# start of SUPPLIED INFORMATION

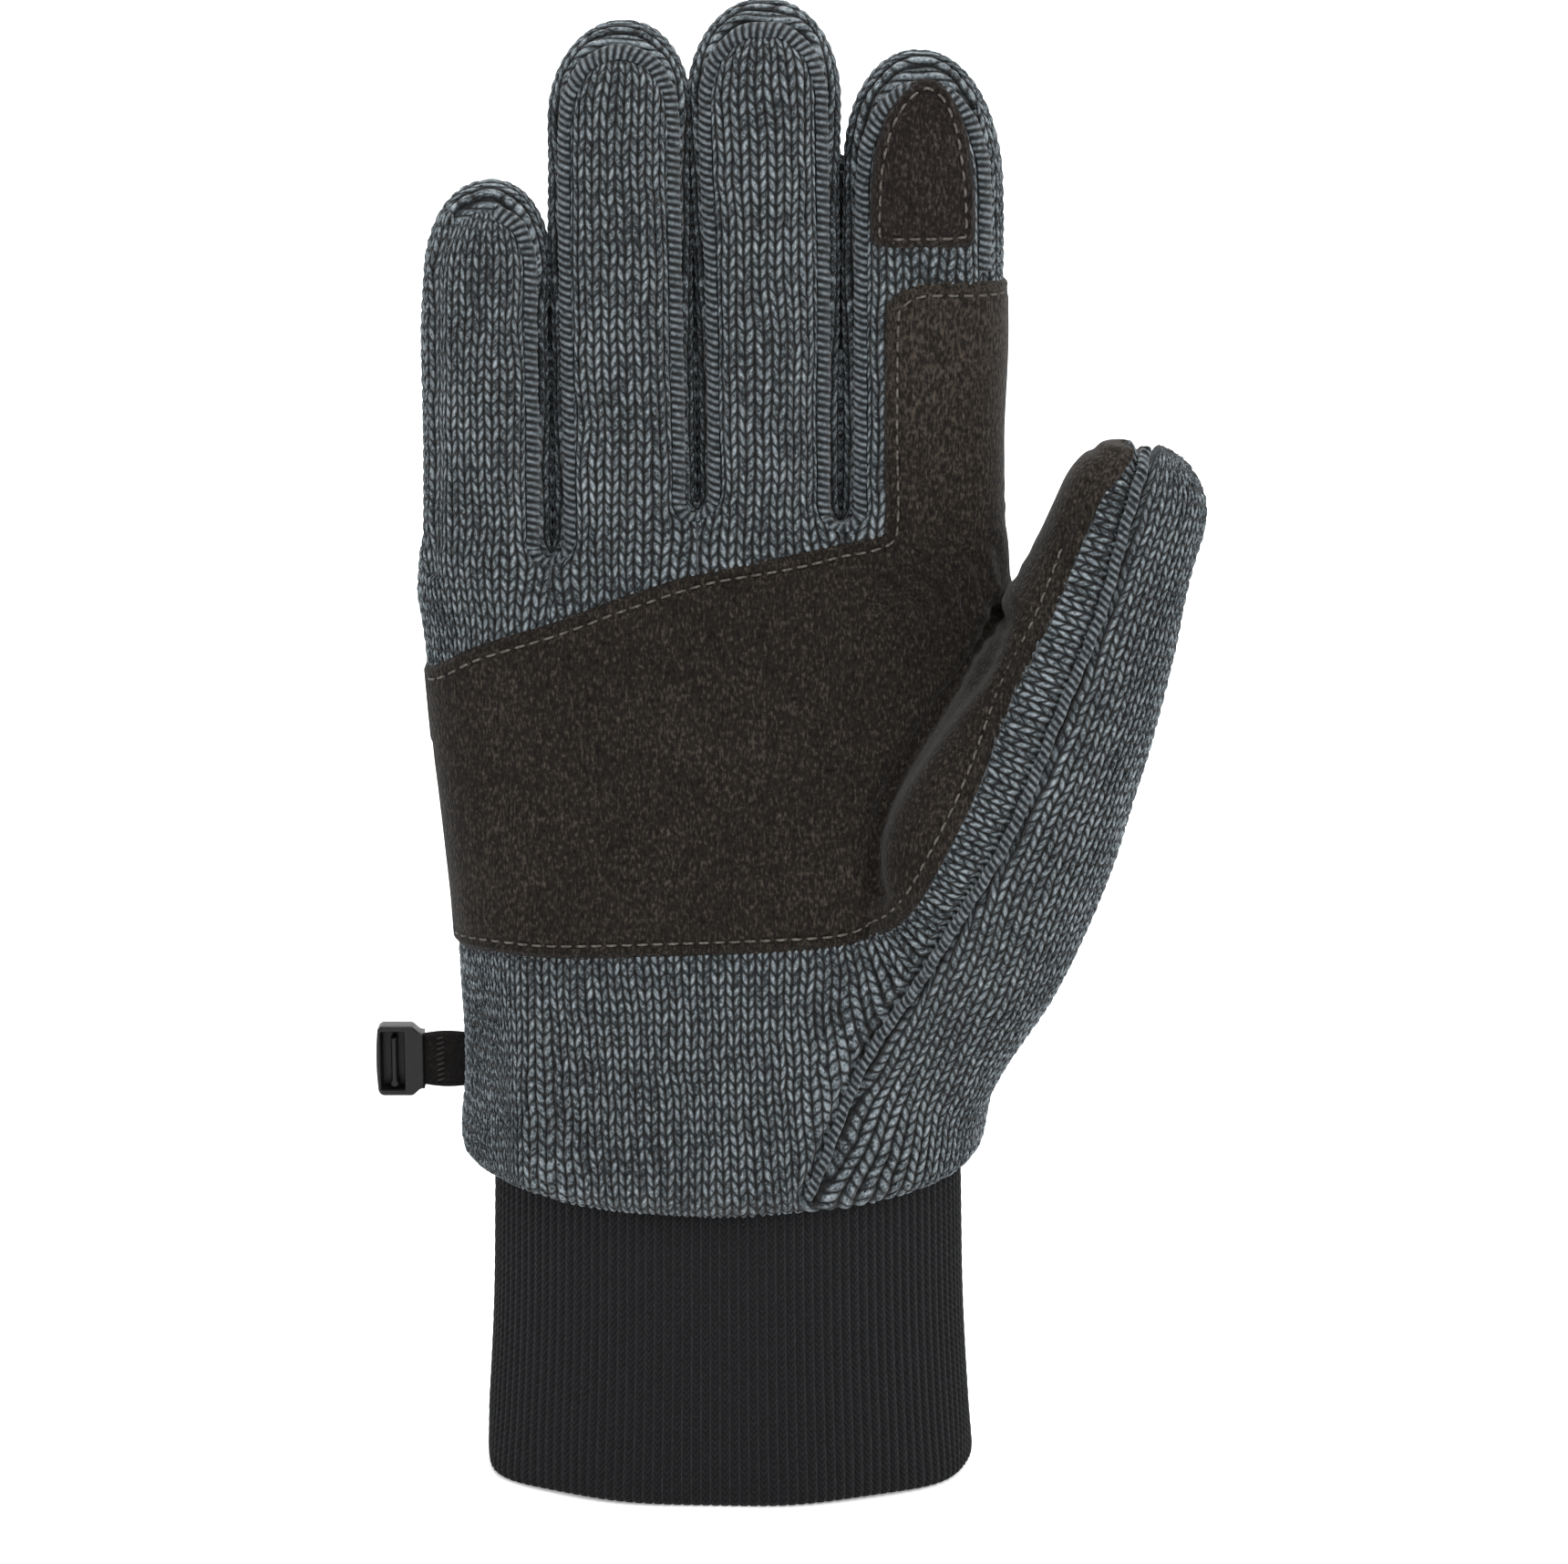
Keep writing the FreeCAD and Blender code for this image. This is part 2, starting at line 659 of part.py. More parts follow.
def cuff():
    """Folded rib-knit cuff and the flat seam that closes it into a tube."""
    inside = cuff_body("cuff_inside", "cuff_wall")
    node(cut("rib_cuff", cuff_body("cuff_outside", "0"), inside), "rib_cuff")
    seam = cut("cuff_seam_ring", inside, cuff_body("cuff_seam_inside", "cuff_wall + cuff_seam_rise"))
    room = box("cuff_seam_room", -FAR, 0, "-cuff_seam_width / 2", "cuff_seam_width / 2", "fold_gap",
               "cuff_height")
    node(common("cuff_closing_seam", seam, room), "cuff_closing_seam")


def join_seam():
    """The overlocked ring that joins cuff, shell and lining, and the label sewn into it."""
    room = box("join_room", -FAR, FAR, -FAR, FAR, "cuff_height + fold_gap",
               "cuff_height + fold_gap + join_height")
    ring = common("join_disc", hand_layers["inside_knit"], room)
    half_width = "(cuff_top_half_width - join_depth)"
    half_depth = "(cuff_top_half_depth - join_depth)"
    low = ellipse("join_low", half_width, half_depth, 0, 0, "cuff_height")
    high = ellipse("join_high", half_width, half_depth, 0, 0,
                   "cuff_height + join_height + 2 * fold_gap")
    node(cut("cuff_join_seam", ring, loft("join_hole", [low, high])), "cuff_join_seam")
    node(box("care_label", "-label_width / 2", "label_width / 2",
             f"{half_depth} - label_thickness - 1.2", f"{half_depth} - 1.2",
             "cuff_height + join_height - label_height", "cuff_height + join_height"),
         "care_label")


# ---------------------------------------------------------------------------
# Webbing strap and clip.
# ---------------------------------------------------------------------------
STRAP_FRONT = "-strap_thickness / 2"
STRAP_BACK = "strap_thickness / 2"
STRAP_LOW = "(strap_z - strap_width / 2)"
STRAP_HIGH = "(strap_z + strap_width / 2)"
ANCHOR_END = "(-bulge_left - strap_root_length)"
STRAP_AXIS = "(-bulge_left - strap_root_length - fold_gap - strap_thickness / 2)"
STRAP_END = f"({STRAP_AXIS} - strap_length)"
CLIP_END = f"({STRAP_END} - clip_length)"
CLIP_LOW = "(strap_z - clip_height / 2)"
CLIP_HIGH = "(strap_z + clip_height / 2)"
WINDOW_LEFT = f"({CLIP_END} + clip_bar)"
WINDOW_RIGHT = f"({CLIP_END} + clip_bar + clip_window)"
WINDOW_LOW = f"({CLIP_LOW} + clip_rail)"
WINDOW_HIGH = f"({CLIP_HIGH} - clip_rail)"
GATE_LEFT = f"({WINDOW_LEFT} + clip_window * 0.3)"
GATE_RADIUS = "gate_thickness / 2"
GATE_Z = f"({WINDOW_LOW} + gate_clearance + {GATE_RADIUS})"
GATE_X = f"({GATE_LEFT} + {GATE_RADIUS})"


def strap():
    """Webbing root sewn into the side seam and the loose strap that folds at it."""
    root = box("strap_root_block", ANCHOR_END, "-bulge_left + 3", STRAP_FRONT, STRAP_BACK,
               STRAP_LOW, STRAP_HIGH)
    node(cut("strap_root", root, hand_layers["skin"]), "strap_root")
    band = box("strap_band", STRAP_END, STRAP_AXIS, STRAP_FRONT, STRAP_BACK, STRAP_LOW, STRAP_HIGH)
    end = add("Part::Cylinder", "strap_fold")
    set_sizes(end, Radius="strap_thickness / 2", Height="strap_width",
              Placement__Base__x=STRAP_AXIS, Placement__Base__z=STRAP_LOW)
    node(fuse("webbing_strap", band, end), "webbing_strap")
    bar_left = f"({STRAP_END} + strap_length * 0.55)"
    tack = box("strap_bartack", bar_left, f"{bar_left} + 1.2", f"{STRAP_FRONT} - thread_rise",
               STRAP_FRONT, f"{STRAP_LOW} + 1", f"{STRAP_HIGH} - 1")
    node(tack, "strap_bartack")


def clip():
    """Moulded clip body with its window, and the sprung gate inside the window."""
    block = box("clip_block", CLIP_END, STRAP_END, "-clip_thickness / 2", "clip_thickness / 2",
                CLIP_LOW, CLIP_HIGH)
    document.recompute()
    rounded = add("Part::Fillet", "clip_rounded")
    rounded.Base = block
    upright = [place for place, edge in enumerate(block.Shape.Edges, start=1)
               if abs(edge.tangentAt(edge.FirstParameter).y) > 0.99]
    radius = number("clip_corner")
    rounded.Edges = [(place, radius, radius) for place in upright]
    window = box("clip_window_room", WINDOW_LEFT, WINDOW_RIGHT, -FAR, FAR, WINDOW_LOW, WINDOW_HIGH)
    node(cut("clip_body", rounded, window), "clip_body")
    gate_bar = box("gate_bar", GATE_LEFT, f"{GATE_LEFT} + gate_thickness",
                   "-clip_thickness / 2 + gate_clearance", "clip_thickness / 2 - gate_clearance",
                   GATE_Z, f"{WINDOW_HIGH} - gate_clearance")
    hub = add("Part::Cylinder", "gate_hub")
    hub.Placement.Rotation = FreeCAD.Rotation(Vector(1, 0, 0), 90)
    set_sizes(hub, Radius=GATE_RADIUS, Height="clip_thickness - 2 * gate_clearance",
              Placement__Base__x=GATE_X, Placement__Base__z=GATE_Z,
              Placement__Base__y="clip_thickness / 2 - gate_clearance")
    node(fuse("clip_gate", gate_bar, hub), "clip_gate")


# ---------------------------------------------------------------------------
# Build, check and write.
# ---------------------------------------------------------------------------
def build():
    """Make every sub-part."""
    hand_shell()
    hand_lining()
    thumb_seam_ridge()
    palm_overlay()
    overlay_stitching()
    thumb_panels()
    for finger in FINGERS:
        skin = finger_panels(finger)
        if finger == "index":
            index_suede(skin)
    cuff()
    join_seam()
    strap()
    clip()


def check_and_write():
    """Stop on any failed object, then write one STEP file for each sub-part."""
    for item in document.Objects:
        if "Invalid" in item.State or "Error" in item.State:
            raise RuntimeError(f"{item.Name} failed: {item.State}")
    for item in NODES:
        if item.Shape.isNull() or not item.Shape.isValid() or not item.Shape.Solids:
            raise RuntimeError(f"{item.Label} has no valid solid")
    os.makedirs("parts", exist_ok=True)
    for item in NODES:
        item.Shape.exportStep(f"parts/{item.Label}.step")
        print(f"{item.Label:26s} solids {len(item.Shape.Solids)}  volume {item.Shape.Volume:9.1f}")
    print("hinge data: strap axis x", round(number(STRAP_AXIS), 3),
          "gate", round(number(GATE_X), 3), round(number(GATE_Z), 3),
          "thumb fold", [round(number(v), 3) for v in thumb_point("0", "thumb_fold_z")])


build()
document.recompute()
check_and_write()
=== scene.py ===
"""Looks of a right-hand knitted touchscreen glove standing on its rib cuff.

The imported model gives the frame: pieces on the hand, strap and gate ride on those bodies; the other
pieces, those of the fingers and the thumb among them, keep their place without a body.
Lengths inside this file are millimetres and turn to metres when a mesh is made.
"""

import logging
import math
from dataclasses import dataclass, field
from enum import Enum, IntEnum
from typing import Callable, Iterator, Optional, Sequence

import bpy
import numpy as np
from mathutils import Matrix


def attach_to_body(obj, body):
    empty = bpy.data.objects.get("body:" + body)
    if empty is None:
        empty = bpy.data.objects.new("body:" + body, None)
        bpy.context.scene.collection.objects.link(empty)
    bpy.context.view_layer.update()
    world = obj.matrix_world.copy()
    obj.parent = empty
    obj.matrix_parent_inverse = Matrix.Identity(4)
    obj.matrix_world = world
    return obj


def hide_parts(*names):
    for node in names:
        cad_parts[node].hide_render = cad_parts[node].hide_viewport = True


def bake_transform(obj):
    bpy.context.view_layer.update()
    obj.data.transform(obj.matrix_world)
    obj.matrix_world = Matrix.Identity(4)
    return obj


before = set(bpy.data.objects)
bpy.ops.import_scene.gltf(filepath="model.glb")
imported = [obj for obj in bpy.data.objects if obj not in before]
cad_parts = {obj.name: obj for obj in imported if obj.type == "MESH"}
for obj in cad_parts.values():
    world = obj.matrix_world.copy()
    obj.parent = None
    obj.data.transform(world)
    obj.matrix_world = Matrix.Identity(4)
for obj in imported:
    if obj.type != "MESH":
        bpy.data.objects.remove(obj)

import openvdb
from mathutils import Vector

Array = np.ndarray
MM = 0.001
LOG = logging.getLogger("glove")
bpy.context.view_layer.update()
FAR = 99.0


# ---- Small numeric helpers ----
def smoothstep(low: float, high: float, value: Array) -> Array:
    """Ease from 0 at low to 1 at high."""
    part = np.clip((value - low) / (high - low), 0.0, 1.0)
    return part * part * (3.0 - 2.0 * part)


def soft_min(one: Array, other: Array, width: float) -> Array:
    """Smooth union of two distances."""
    share = np.clip(width - np.abs(one - other), 0.0, None) / width
    return np.minimum(one, other) - share * share * width * 0.25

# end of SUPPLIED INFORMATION

* [PROBLEM TO WORK ON]
With both ends included, please retype exactly the lines from the line containing "imported = [obj" to the final line of the data.

* [PROBLEM SOLUTION]
imported = [obj for obj in bpy.data.objects if obj not in before]
cad_parts = {obj.name: obj for obj in imported if obj.type == "MESH"}
for obj in cad_parts.values():
    world = obj.matrix_world.copy()
    obj.parent = None
    obj.data.transform(world)
    obj.matrix_world = Matrix.Identity(4)
for obj in imported:
    if obj.type != "MESH":
        bpy.data.objects.remove(obj)

import openvdb
from mathutils import Vector

Array = np.ndarray
MM = 0.001
LOG = logging.getLogger("glove")
bpy.context.view_layer.update()
FAR = 99.0


# ---- Small numeric helpers ----
def smoothstep(low: float, high: float, value: Array) -> Array:
    """Ease from 0 at low to 1 at high."""
    part = np.clip((value - low) / (high - low), 0.0, 1.0)
    return part * part * (3.0 - 2.0 * part)


def soft_min(one: Array, other: Array, width: float) -> Array:
    """Smooth union of two distances."""
    share = np.clip(width - np.abs(one - other), 0.0, None) / width
    return np.minimum(one, other) - share * share * width * 0.25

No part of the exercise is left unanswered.